If you fire the gun on Earth then no, the bullet comes back down slower than it left.

Now for the physics which explains the answer.

The simplest way to look at this question is probably to use conservation of Energy. You could arrive at the same answer using Newton's laws but it becomes involved. First less us consider firing the gun in a vacuum. The kinetic energy (movement energy) of the bullet when it leaves the gun is gradually converted into gravitational potential energy as it moves up and slows down. Eventually it reaches its highest point and stops. It has zero kinetic energy, all the energy has been converted into gravitational potential. The bullet then starts to fall under gravity. The gravitational potential energy is converted back into kinetic energy. No energy is lost so the bullet arrives back where it started with the same kinetic energy it left with or to put it another way at the same speed it left. If you tried this on Earth it would not happen. The bullet would be subject to air resistance (friction from the air) on the way up. Some of the kinetic energy would be converted into gravitational potential, some would be lost heating the surrounding air. The same would happen on the way down, some energy would be lost. The bullet would arrive back moving more slowly than it left.

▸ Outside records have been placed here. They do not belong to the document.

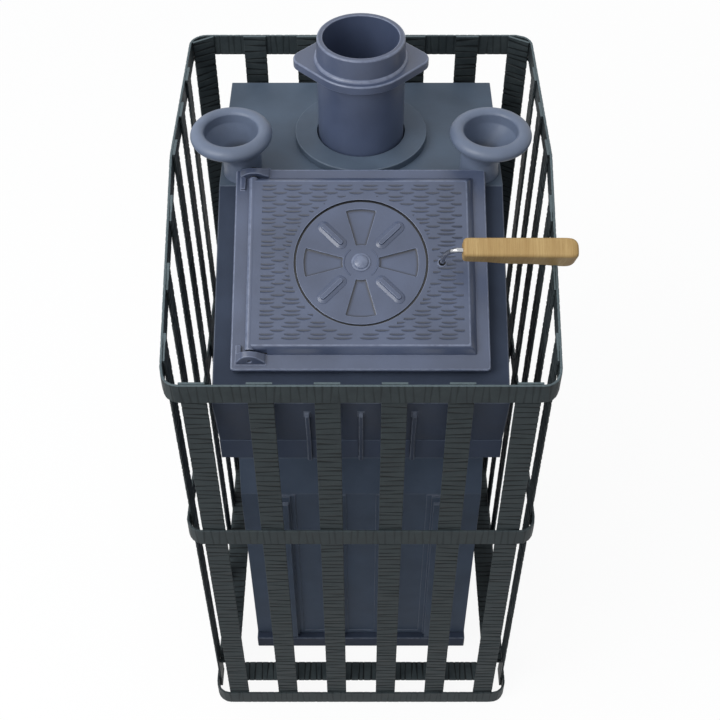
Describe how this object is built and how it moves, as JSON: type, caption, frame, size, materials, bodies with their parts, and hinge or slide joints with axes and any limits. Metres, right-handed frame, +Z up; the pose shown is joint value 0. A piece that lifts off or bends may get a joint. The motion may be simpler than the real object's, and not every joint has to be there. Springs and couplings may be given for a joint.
{
  "type": "wood-burning sauna stove",
  "caption": "Cast iron sauna stove in a steel strip cage for stones, with a sloping closed stone heater, flue socket, water funnels, latched doors, a rear fuel tunnel and an ash drawer.",
  "frame": {"origin": "on the floor, at the middle of the cage's footprint", "axes": "+Z up, -Y towards the sauna side with the sloping heater door, +X to the right seen from that side"},
  "size_m": [0.6045, 0.9063, 1.24],
  "materials": {
    "cage_steel": "satin dark grey, lightly hammered",
    "cast_iron": "blue-grey heat-resistant paint on fine sand-cast iron",
    "dark_iron": "bare dark casting",
    "rope": "woven glass-fibre sealing rope",
    "steel": "plain zinc-plated steel",
    "bright_rod": "polished",
    "wood": "clear-oiled light hardwood"
  },
  "bodies": {
    "stove": {"cage_top_ring": "cage_steel", "cage_mid_ring": "cage_steel", "cage_bottom_ring": "cage_steel", "cage_front_bars": "cage_steel", "cage_left_bars": "cage_steel", "cage_right_bars": "cage_steel", "cage_back_bars": "cage_steel", "cage_left_corner_bar": "cage_steel", "cage_right_corner_bar": "cage_steel", "cage_shelf_front": "cage_steel", "cage_shelf_left": "cage_steel", "cage_shelf_right": "cage_steel", "cage_left_tie": "cage_steel", "cage_right_tie": "cage_steel", "base_plate": "cast_iron", "front_left_foot": "dark_iron", "front_right_foot": "dark_iron", "rear_left_foot": "dark_iron", "rear_right_foot": "dark_iron", "base_seal": "rope", "firebox_casting": "cast_iron", "hearth_plate": "dark_iron", "fire_grate": "dark_iron", "flame_baffle": "dark_iron", "heater_housing": "cast_iron", "top_plate": "cast_iron", "stone_hopper": "dark_iron", "left_steam_duct": "dark_iron", "right_steam_duct": "dark_iron", "left_steam_funnel": "cast_iron", "right_steam_funnel": "cast_iron", "flue_base_ring": "cast_iron", "flue_pipe": "cast_iron", "flue_collar": "cast_iron", "heater_door_frame": "cast_iron", "heater_door_seal": "rope", "heater_hinge_pin": "steel", "fuel_tunnel": "cast_iron", "tunnel_bolts": "steel", "fire_door_frame": "cast_iron", "fire_door_seal": "rope", "fire_hinge_pin": "steel"},
    "heater_door": {"heater_door": "cast_iron", "disc_rivet": "cast_iron"},
    "regulator": {"regulator_disc": "cast_iron"},
    "heater_latch": {"heater_latch_rod": "bright_rod", "heater_latch_grip": "wood", "heater_latch_cam": "steel"},
    "fire_door": {"fire_door": "cast_iron"},
    "fire_latch": {"fire_latch_rod": "bright_rod", "fire_latch_grip": "wood", "fire_latch_cam": "steel"},
    "ash_drawer": {"ash_drawer": "dark_iron", "ash_drawer_handle": "bright_rod"}
  },
  "joints": [
    {"name": "heater_door_hinge", "type": "hinge", "parent": "stove", "child": "heater_door", "pos_m": [-0.165, -0.13003, 1.01465], "axis": [0, -0.8942, -0.4478], "range_deg": [0, 105]},
    {"name": "heater_latch_turn", "type": "hinge", "parent": "heater_door", "child": "heater_latch", "pos_m": [0.122, -0.13035, 1.02198], "axis": [0, -0.4478, 0.8942], "range_deg": [-60, 0]},
    {"name": "regulator_turn", "type": "hinge", "parent": "heater_door", "child": "regulator", "pos_m": [0, -0.12766, 1.01885], "axis": [0, -0.4478, 0.8942], "range_deg": [0, 45]},
    {"name": "fire_door_hinge", "type": "hinge", "parent": "stove", "child": "fire_door", "pos_m": [0.1425, 0.4873, 0.317], "axis": [0, 0, -1], "range_deg": [0, 110]},
    {"name": "fire_latch_turn", "type": "hinge", "parent": "fire_door", "child": "fire_latch", "pos_m": [-0.0995, 0.494, 0.315], "axis": [0, 1, 0], "range_deg": [-60, 0]},
    {"name": "ash_drawer_slide", "type": "slide", "parent": "stove", "child": "ash_drawer", "axis": [0, 1, 0], "range_m": [0, 0.45]}
  ]
}
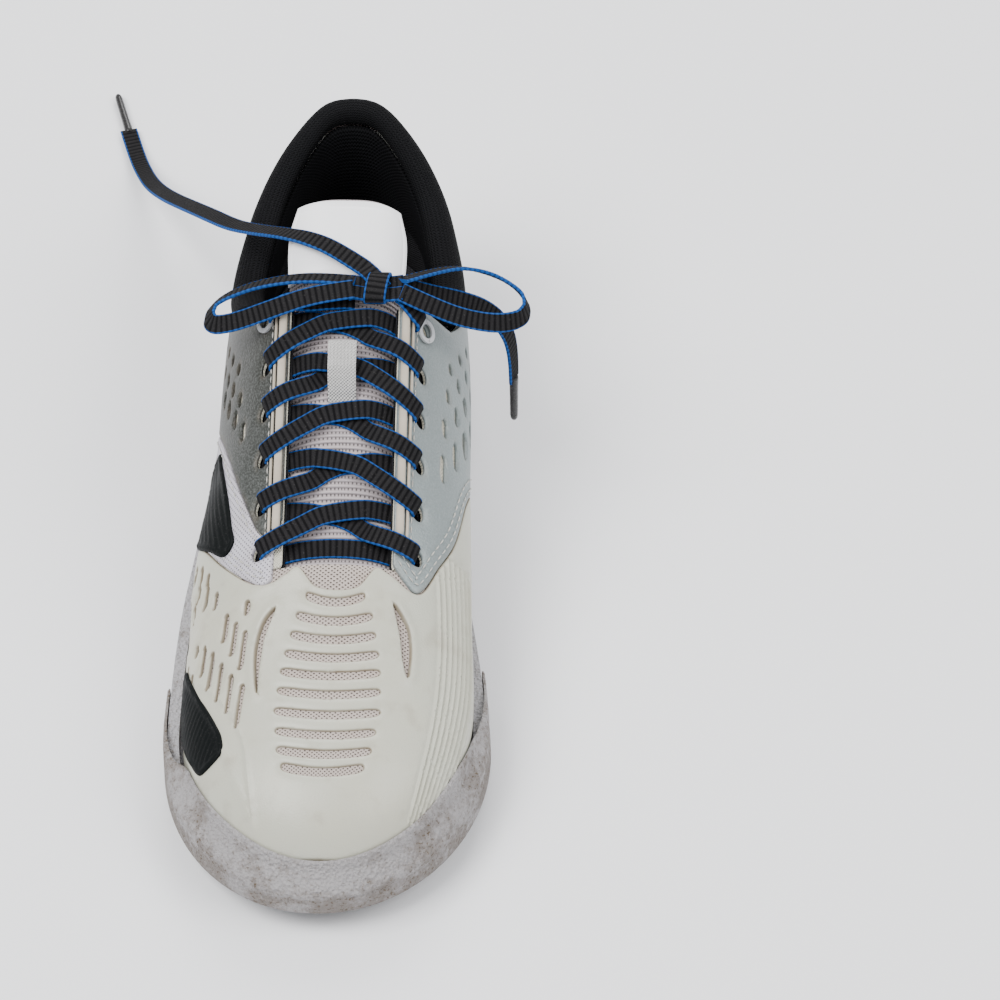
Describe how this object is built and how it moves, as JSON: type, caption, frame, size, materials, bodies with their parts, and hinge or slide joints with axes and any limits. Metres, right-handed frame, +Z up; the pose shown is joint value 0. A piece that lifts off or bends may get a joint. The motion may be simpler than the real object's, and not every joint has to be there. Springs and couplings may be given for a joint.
{
  "type": "court shoe",
  "caption": "Low laced court shoe for the right foot, with a moulded vamp cage, padded collar, free-standing tongue, tied laces and a rubber toe guard.",
  "frame": {"origin": "on the ground plane under the middle of the tread, at the mount sole_rest", "axes": "+Y from toe to heel along the shoe, +X to the medial (big-toe) side, +Z up"},
  "size_m": [0.1736, 0.4094, 0.1217],
  "materials": {
    "outsole": "solid rubber tread",
    "midsole": "moulded foam",
    "toe_guard": "pebbled moulded rubber",
    "shank_plate": "moulded nylon",
    "board": "needled fibre board",
    "sockliner": "soft foam",
    "sockliner_cover": "brushed knit",
    "lining": "spacer knit",
    "stiffener": "heat-formed sheet",
    "mesh": "open mesh",
    "backing": "woven backing",
    "cage": "coated synthetic, matt",
    "band": "perforated synthetic",
    "window": "black film",
    "quarter": "metallic coated synthetic",
    "piping": "rolled cord edge",
    "collar": "black brushed knit",
    "foam": "open-cell foam",
    "tongue": "open mesh",
    "label": "smooth film",
    "loop": "woven tape",
    "ring": "painted ring",
    "lace": "woven polyester with blue edges",
    "aglet": "shrunk sleeve"
  },
  "bodies": {
    "root": {"outsole": "outsole", "midsole": "midsole", "shank_plate": "shank_plate", "toe_guard": "toe_guard", "lasting_board": "board", "vamp_lining": "lining", "toe_puff": "stiffener", "vamp_mesh": "mesh", "vamp_cage": "cage", "forefoot_window": "window", "midfoot_window": "window", "lateral_band": "band", "quarter_lining": "lining", "quarter_backing": "backing", "quarter_medial": "quarter", "quarter_lateral": "quarter", "throat_piping_medial": "piping", "throat_piping_lateral": "piping", "heel_lining": "lining", "heel_counter": "stiffener", "heel_mesh": "mesh", "heel_wrap": "quarter", "collar_foam": "foam", "collar_lining": "collar", "collar_roll": "collar", "eyelet_rings": "ring", "lace_rows": "lace", "lace_knot": "lace", "lace_loop_lateral": "lace", "lace_loop_medial": "lace", "lace_end_lateral": "lace", "lace_end_medial": "lace", "aglet_lateral": "aglet", "aglet_medial": "aglet"},
    "tongue": {"tongue_lining": "lining", "tongue_foam": "foam", "tongue_face": "tongue", "tongue_label": "label", "tongue_loop": "loop"},
    "sockliner": {"sockliner": "sockliner", "sockliner_cover": "sockliner_cover"}
  },
  "joints": [
    {"name": "tongue_tilt", "type": "hinge", "parent": "root", "child": "tongue", "pos_m": [0.0035, -0.0465, 0.058], "axis": [-1, 0, 0], "range_deg": [0, 2]},
    {"name": "sockliner_lift", "type": "hinge", "parent": "root", "child": "sockliner", "pos_m": [0, -0.1424, 0.0214], "axis": [1, 0, 0], "range_deg": [0, 4]}
  ]
}
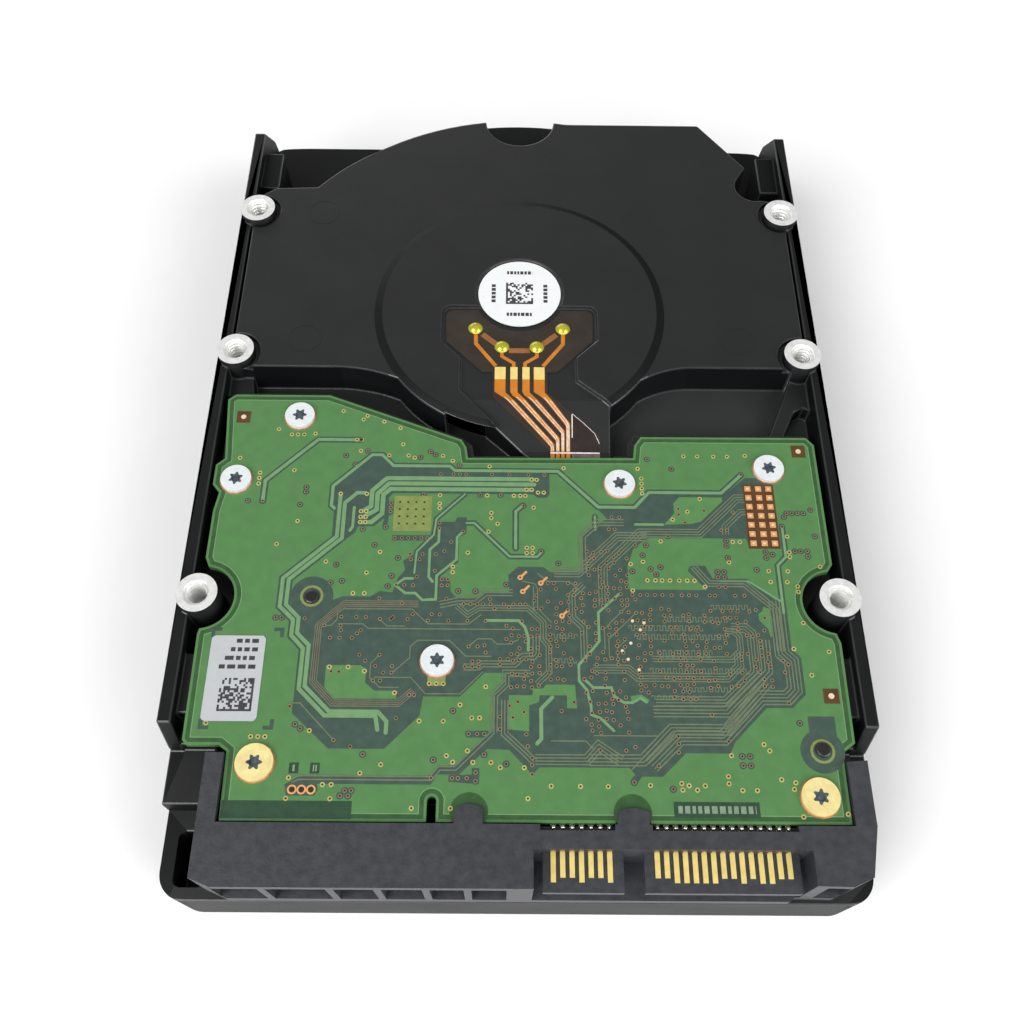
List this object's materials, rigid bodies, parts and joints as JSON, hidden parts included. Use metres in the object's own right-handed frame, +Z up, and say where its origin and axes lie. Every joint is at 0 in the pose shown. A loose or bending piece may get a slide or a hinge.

An alternate way of looking at it is to use the concept of terminal velocity. It is not as compete from a physics point of view but it may be easier to understand. The bullet, once at the top of the trajectory has no energy left from the gun, all of the energy from that point forward comes from gravity. Any object falling in a gas (like the atmosphere of Earth) can only reach a certain speed, its terminal velocity before the friction from the surrounding gas is equal to the force from gravity. This speed is called terminal velocity. It is determined by the size, shape and mass of an object. The terminal velocity for a bullet is likely significantly less than the muzzle velocity.